Gay Marriage

Scott Walker Supports Constitutional Amendment for State Control of Marriage

Likely presidential candidate had previously seen GOP reducing focus on issue.


If presidential candidate Sen. Ted Cruz (R-Texas) tries to push forward a constitutional amendment guaranteeing state control over marriage laws, he'd have support from at least one potential rival. While speaking in Iowa over the weekend, Republican Wisconsin Gov. Scott Walker made it clear that he, like Cruz (and Sens. Rand Paul and Marco Rubio) thinks states should have the authority to decide whether to recognize same-sex marriages.

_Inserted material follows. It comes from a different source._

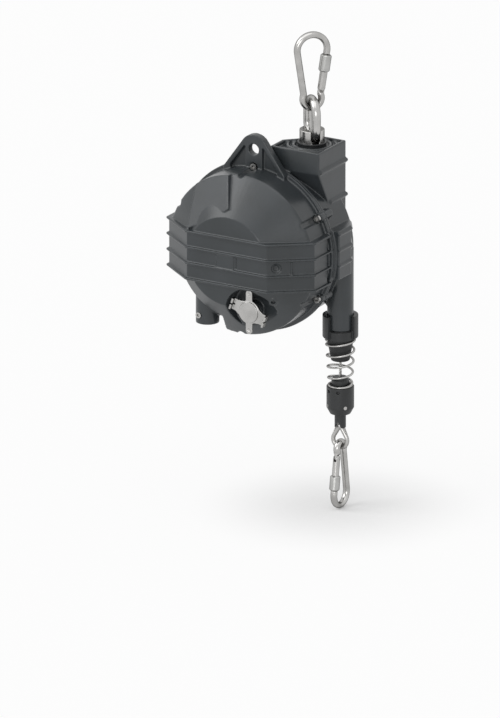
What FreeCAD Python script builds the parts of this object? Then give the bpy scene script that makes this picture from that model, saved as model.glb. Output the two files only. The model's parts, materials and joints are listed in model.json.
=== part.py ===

In front of a crowd in Waukee, Iowa, he said:

"I still hold out hope that the Supreme Court will rule, as has been the tradition in the past, that the states are the places that get to define what marriage is. If for some reason they don't … I believe it's reasonable for the people of America to consider a constitutional amendment that would affirm the ability of states to do just that."

Below is a YouTube interview over the weekend by Caffeinated Thoughts, a Christian media outlet. Walker talks about several issues, including Common Core, abortion, Obamacare, and immigration. The gay marriage recognition portion starts at about 4:22. His comments are very similar to the above quote:

The Capital Times in Madison, Wisconsin, today has a history of Walker's various comments and votes on same-sex marriage recognition. He has long been opposed to same-sex marriage recognition. More recently, though, he has been one of the Republicans trying to pivot away from even talking about the issue as support for gay marriage grows and focus more on fiscal matters. He even suggested that he (and the Republican Party) would give up the fight against marriage recognition as more federal judges ruled against bans. But Cruz has not been playing along with this plan (if this is indeed the Republican Party's plan) and has been vocal about the states maintaining control over gay marriage recognition. Walker seems willing to openly speak in support of these plans, even if he doesn't want it to be emphasized.